__Exercise material__.
○ ○ ○

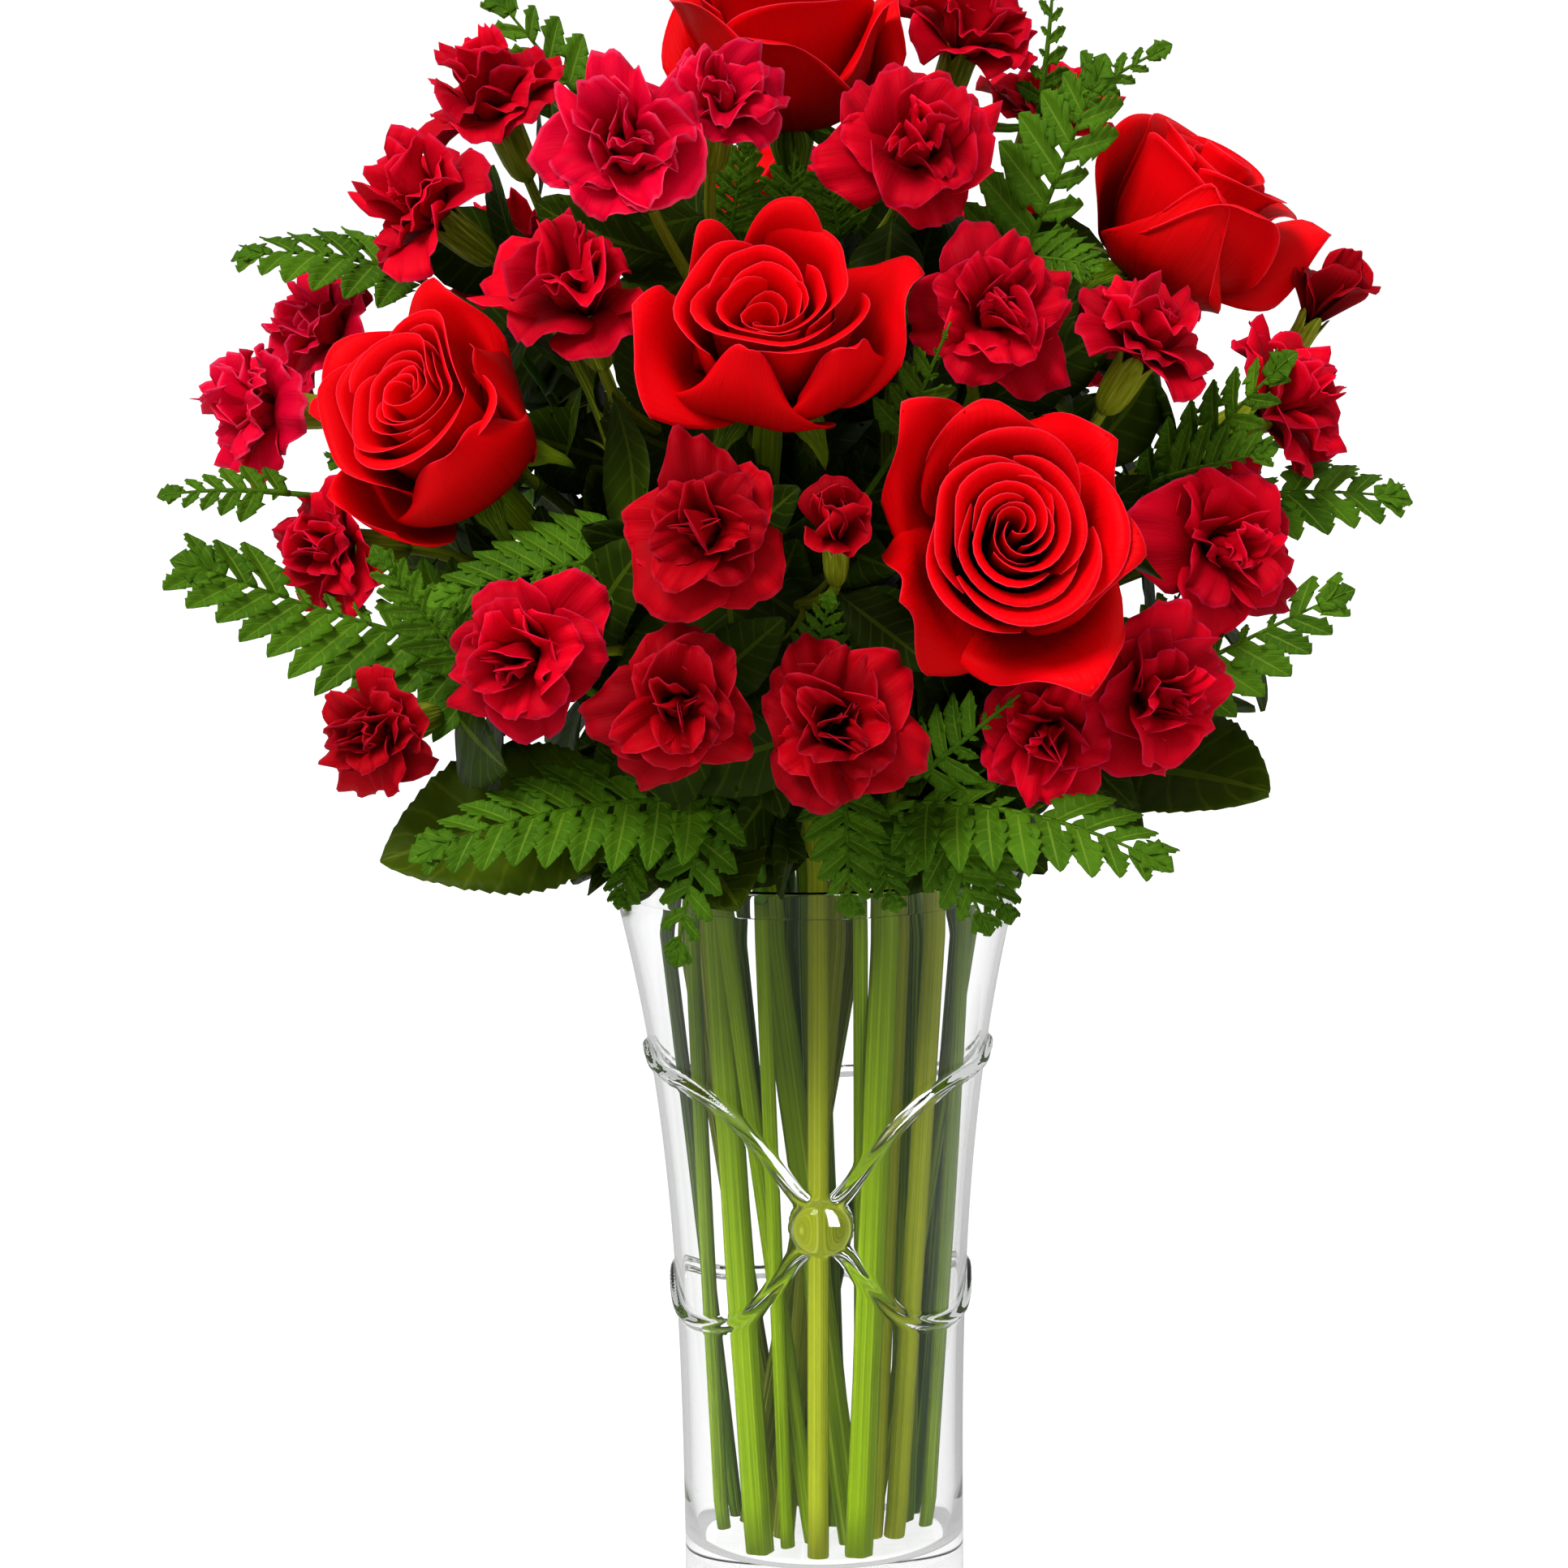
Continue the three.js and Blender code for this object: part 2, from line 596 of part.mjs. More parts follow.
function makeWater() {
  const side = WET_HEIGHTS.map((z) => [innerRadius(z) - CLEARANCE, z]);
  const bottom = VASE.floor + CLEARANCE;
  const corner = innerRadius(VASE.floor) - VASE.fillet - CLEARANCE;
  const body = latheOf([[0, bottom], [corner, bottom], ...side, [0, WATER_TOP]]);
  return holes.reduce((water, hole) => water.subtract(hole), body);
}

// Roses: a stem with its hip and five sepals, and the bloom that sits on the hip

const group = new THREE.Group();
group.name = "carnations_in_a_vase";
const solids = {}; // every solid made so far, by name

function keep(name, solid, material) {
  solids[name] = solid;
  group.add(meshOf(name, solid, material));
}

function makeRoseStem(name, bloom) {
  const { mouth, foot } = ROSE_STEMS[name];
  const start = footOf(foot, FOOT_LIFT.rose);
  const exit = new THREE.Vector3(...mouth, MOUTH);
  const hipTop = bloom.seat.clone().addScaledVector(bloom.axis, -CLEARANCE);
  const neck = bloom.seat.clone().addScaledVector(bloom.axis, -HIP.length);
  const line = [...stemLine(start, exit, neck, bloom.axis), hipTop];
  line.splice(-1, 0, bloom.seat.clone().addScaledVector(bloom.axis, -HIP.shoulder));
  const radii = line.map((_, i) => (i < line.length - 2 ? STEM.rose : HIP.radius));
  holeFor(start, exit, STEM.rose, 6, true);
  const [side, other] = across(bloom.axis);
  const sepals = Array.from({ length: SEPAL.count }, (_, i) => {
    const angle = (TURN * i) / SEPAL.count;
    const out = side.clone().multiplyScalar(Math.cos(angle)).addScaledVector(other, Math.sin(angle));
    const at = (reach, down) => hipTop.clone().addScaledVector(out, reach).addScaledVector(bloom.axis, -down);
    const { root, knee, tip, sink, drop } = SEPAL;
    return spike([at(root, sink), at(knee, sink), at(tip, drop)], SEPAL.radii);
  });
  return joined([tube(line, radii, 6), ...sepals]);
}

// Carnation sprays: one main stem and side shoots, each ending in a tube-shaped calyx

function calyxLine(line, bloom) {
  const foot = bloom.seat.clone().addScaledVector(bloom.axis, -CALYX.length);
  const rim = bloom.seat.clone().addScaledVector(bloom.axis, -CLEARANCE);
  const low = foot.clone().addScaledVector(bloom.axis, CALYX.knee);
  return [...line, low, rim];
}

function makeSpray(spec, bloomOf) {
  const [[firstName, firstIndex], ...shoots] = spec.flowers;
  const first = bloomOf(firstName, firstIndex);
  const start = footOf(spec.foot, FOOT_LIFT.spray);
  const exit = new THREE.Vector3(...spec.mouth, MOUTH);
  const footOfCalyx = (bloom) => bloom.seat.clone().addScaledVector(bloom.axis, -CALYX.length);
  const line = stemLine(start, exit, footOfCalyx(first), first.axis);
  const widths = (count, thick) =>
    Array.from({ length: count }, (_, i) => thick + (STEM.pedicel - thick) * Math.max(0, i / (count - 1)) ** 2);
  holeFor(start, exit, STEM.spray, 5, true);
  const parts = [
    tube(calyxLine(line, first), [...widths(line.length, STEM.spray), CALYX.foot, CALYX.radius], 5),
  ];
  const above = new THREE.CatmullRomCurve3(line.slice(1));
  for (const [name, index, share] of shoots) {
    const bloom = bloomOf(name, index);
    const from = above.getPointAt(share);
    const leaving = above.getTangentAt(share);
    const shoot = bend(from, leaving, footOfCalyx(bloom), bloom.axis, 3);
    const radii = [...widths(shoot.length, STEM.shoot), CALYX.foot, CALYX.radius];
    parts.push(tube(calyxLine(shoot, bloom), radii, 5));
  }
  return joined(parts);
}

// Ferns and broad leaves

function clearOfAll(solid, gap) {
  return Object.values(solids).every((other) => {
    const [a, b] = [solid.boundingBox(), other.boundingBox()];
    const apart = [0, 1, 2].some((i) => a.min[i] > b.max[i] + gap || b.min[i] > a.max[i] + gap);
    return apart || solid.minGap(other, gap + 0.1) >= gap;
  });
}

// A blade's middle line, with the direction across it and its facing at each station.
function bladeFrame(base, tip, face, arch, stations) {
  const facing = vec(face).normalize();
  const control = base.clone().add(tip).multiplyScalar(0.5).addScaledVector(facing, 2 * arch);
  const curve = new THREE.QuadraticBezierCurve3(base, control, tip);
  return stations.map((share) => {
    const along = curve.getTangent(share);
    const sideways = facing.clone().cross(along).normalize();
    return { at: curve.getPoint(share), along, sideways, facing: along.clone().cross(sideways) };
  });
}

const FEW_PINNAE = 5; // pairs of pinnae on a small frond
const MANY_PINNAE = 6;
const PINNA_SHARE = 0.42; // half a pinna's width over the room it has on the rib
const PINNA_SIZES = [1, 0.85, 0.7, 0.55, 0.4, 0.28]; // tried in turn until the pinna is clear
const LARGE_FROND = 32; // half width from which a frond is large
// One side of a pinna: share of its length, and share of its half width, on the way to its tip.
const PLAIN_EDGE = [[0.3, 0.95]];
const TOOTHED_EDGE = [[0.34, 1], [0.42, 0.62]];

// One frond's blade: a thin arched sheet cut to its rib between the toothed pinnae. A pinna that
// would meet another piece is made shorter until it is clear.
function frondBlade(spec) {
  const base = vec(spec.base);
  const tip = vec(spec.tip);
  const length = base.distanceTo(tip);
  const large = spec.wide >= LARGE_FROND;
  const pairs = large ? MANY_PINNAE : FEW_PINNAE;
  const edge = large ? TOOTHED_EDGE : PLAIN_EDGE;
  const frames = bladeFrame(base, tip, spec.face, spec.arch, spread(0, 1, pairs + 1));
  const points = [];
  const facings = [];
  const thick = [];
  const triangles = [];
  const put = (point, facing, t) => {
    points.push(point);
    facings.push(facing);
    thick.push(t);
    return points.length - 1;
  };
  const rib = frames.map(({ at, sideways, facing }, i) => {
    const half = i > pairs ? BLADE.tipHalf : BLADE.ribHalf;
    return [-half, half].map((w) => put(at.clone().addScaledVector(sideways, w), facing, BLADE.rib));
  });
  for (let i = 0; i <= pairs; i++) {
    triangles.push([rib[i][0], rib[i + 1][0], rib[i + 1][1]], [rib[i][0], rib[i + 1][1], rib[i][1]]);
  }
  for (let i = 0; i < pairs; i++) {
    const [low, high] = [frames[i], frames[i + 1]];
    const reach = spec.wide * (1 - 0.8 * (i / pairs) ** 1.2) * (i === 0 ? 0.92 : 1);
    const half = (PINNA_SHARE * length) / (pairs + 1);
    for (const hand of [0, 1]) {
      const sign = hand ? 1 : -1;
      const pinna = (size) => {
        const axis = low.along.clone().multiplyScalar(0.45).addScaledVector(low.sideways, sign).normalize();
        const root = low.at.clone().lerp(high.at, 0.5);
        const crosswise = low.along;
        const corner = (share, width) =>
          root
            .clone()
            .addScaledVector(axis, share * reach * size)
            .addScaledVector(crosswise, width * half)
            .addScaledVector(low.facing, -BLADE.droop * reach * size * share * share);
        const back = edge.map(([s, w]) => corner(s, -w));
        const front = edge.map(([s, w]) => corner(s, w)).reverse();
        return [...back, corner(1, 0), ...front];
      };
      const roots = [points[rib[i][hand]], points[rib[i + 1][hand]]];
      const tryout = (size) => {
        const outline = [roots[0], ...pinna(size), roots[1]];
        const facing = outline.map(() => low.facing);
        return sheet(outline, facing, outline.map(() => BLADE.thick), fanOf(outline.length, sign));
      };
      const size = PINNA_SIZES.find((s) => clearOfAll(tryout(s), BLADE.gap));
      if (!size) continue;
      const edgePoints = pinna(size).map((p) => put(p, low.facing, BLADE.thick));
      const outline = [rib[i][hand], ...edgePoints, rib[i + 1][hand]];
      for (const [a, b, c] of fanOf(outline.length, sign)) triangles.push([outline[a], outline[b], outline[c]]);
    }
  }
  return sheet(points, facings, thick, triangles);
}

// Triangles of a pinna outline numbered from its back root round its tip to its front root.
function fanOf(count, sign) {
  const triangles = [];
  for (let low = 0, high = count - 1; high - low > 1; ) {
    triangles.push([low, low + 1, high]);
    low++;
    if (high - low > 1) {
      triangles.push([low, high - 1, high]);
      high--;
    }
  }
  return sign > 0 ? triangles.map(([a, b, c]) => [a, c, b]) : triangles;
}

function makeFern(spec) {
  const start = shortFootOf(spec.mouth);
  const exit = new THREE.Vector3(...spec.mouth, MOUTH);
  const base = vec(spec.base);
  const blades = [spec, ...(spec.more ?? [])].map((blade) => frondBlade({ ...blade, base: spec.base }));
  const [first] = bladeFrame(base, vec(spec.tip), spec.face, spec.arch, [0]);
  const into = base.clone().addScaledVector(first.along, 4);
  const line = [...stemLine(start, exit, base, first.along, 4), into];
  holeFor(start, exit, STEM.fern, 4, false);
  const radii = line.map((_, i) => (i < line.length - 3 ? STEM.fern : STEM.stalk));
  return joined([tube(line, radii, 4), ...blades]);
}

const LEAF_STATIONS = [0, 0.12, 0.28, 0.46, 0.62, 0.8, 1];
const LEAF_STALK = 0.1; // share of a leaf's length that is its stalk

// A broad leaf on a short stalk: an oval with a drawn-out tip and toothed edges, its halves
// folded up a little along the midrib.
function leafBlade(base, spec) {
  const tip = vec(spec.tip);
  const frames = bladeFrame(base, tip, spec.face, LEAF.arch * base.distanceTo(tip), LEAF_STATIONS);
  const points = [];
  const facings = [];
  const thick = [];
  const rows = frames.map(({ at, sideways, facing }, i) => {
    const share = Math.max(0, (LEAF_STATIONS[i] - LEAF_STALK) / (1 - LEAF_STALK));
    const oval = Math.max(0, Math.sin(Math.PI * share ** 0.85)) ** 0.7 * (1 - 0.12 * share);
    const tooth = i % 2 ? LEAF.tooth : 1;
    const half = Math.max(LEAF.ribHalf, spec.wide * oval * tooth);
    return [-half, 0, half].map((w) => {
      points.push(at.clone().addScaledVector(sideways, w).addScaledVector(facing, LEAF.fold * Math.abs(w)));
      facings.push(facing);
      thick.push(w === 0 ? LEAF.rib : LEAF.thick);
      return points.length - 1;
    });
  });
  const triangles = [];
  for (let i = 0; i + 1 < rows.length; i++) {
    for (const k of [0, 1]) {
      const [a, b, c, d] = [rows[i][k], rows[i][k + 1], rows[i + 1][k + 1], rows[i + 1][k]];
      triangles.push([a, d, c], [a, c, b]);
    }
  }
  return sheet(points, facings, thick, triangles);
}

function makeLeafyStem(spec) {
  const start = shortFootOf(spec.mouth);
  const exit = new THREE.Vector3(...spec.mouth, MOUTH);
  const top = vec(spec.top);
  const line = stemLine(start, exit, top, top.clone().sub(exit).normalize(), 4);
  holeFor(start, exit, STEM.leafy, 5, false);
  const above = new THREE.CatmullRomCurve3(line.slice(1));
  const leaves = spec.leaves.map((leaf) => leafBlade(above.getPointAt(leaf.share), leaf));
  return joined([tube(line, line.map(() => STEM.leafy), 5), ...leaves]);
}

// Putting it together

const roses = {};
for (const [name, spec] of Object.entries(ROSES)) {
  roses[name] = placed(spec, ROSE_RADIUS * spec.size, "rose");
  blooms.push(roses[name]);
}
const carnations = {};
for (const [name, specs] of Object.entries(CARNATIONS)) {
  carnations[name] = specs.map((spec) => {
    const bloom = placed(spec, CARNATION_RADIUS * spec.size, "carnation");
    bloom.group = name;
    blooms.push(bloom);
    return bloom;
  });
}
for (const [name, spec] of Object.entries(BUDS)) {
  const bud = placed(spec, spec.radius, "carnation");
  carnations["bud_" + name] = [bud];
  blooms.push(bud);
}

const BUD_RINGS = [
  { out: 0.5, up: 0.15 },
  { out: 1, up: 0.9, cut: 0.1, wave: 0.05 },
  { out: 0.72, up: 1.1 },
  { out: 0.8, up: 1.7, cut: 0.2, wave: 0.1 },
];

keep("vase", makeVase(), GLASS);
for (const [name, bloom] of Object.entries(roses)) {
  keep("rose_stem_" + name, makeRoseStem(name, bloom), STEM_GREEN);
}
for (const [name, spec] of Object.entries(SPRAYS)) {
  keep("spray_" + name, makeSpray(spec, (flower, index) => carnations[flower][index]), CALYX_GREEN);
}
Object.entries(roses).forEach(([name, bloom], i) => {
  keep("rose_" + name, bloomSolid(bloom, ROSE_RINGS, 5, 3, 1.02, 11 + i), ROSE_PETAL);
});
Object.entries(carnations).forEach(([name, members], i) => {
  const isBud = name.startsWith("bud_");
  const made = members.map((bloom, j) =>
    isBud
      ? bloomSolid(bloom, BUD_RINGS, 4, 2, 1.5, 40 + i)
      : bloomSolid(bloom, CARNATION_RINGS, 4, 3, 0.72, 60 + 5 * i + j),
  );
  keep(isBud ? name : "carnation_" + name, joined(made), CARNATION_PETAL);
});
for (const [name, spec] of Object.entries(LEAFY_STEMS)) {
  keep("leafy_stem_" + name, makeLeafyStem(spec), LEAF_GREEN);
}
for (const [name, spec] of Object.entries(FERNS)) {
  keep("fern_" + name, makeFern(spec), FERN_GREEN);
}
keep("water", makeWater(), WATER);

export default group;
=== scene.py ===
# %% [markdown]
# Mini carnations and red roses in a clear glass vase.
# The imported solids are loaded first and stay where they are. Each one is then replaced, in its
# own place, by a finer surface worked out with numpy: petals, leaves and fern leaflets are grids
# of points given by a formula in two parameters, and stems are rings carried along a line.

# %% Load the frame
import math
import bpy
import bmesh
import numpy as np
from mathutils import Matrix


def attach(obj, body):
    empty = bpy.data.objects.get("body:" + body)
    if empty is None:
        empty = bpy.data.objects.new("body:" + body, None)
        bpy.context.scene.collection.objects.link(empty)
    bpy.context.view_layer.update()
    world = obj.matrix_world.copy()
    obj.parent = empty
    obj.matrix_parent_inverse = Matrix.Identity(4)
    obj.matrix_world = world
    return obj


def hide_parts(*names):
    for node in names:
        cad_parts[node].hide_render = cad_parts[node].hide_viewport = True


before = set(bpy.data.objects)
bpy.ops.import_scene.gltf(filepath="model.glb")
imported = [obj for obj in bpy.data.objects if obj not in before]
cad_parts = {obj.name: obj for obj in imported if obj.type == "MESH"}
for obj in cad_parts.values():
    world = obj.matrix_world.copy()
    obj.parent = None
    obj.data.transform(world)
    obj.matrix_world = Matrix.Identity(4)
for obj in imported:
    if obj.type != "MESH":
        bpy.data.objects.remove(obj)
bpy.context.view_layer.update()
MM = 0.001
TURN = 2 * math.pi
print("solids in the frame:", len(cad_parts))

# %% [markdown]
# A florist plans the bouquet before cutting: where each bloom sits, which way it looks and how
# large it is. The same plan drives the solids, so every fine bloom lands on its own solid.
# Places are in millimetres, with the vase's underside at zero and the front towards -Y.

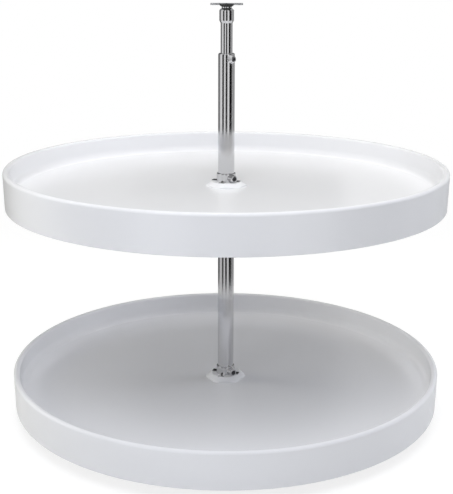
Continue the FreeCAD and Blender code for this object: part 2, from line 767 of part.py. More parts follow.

○ ○ ○

__Exercise details__. Exactly reproduce the lines beginning with the one that contains "name, makeFern(spec), FERN_GREEN);" and ending with the last line of the material, both included. Leave out everything else.

__Full answer__.
  keep("fern_" + name, makeFern(spec), FERN_GREEN);
}
keep("water", makeWater(), WATER);

export default group;
=== scene.py ===
# %% [markdown]
# Mini carnations and red roses in a clear glass vase.
# The imported solids are loaded first and stay where they are. Each one is then replaced, in its
# own place, by a finer surface worked out with numpy: petals, leaves and fern leaflets are grids
# of points given by a formula in two parameters, and stems are rings carried along a line.

# %% Load the frame
import math
import bpy
import bmesh
import numpy as np
from mathutils import Matrix


def attach(obj, body):
    empty = bpy.data.objects.get("body:" + body)
    if empty is None:
        empty = bpy.data.objects.new("body:" + body, None)
        bpy.context.scene.collection.objects.link(empty)
    bpy.context.view_layer.update()
    world = obj.matrix_world.copy()
    obj.parent = empty
    obj.matrix_parent_inverse = Matrix.Identity(4)
    obj.matrix_world = world
    return obj


def hide_parts(*names):
    for node in names:
        cad_parts[node].hide_render = cad_parts[node].hide_viewport = True


before = set(bpy.data.objects)
bpy.ops.import_scene.gltf(filepath="model.glb")
imported = [obj for obj in bpy.data.objects if obj not in before]
cad_parts = {obj.name: obj for obj in imported if obj.type == "MESH"}
for obj in cad_parts.values():
    world = obj.matrix_world.copy()
    obj.parent = None
    obj.data.transform(world)
    obj.matrix_world = Matrix.Identity(4)
for obj in imported:
    if obj.type != "MESH":
        bpy.data.objects.remove(obj)
bpy.context.view_layer.update()
MM = 0.001
TURN = 2 * math.pi
print("solids in the frame:", len(cad_parts))

# %% [markdown]
# A florist plans the bouquet before cutting: where each bloom sits, which way it looks and how
# large it is. The same plan drives the solids, so every fine bloom lands on its own solid.
# Places are in millimetres, with the vase's underside at zero and the front towards -Y.

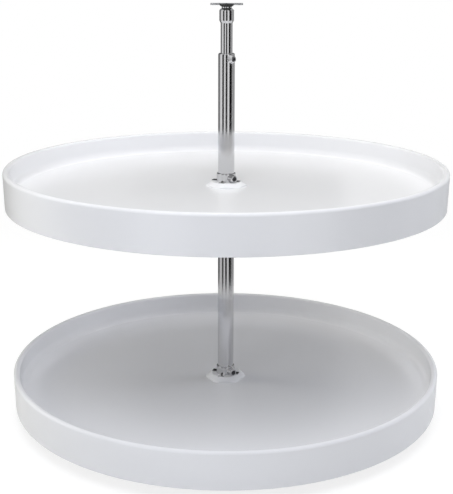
Continue the FreeCAD and Blender code for this object: part 2, from line 767 of part.py. More parts follow.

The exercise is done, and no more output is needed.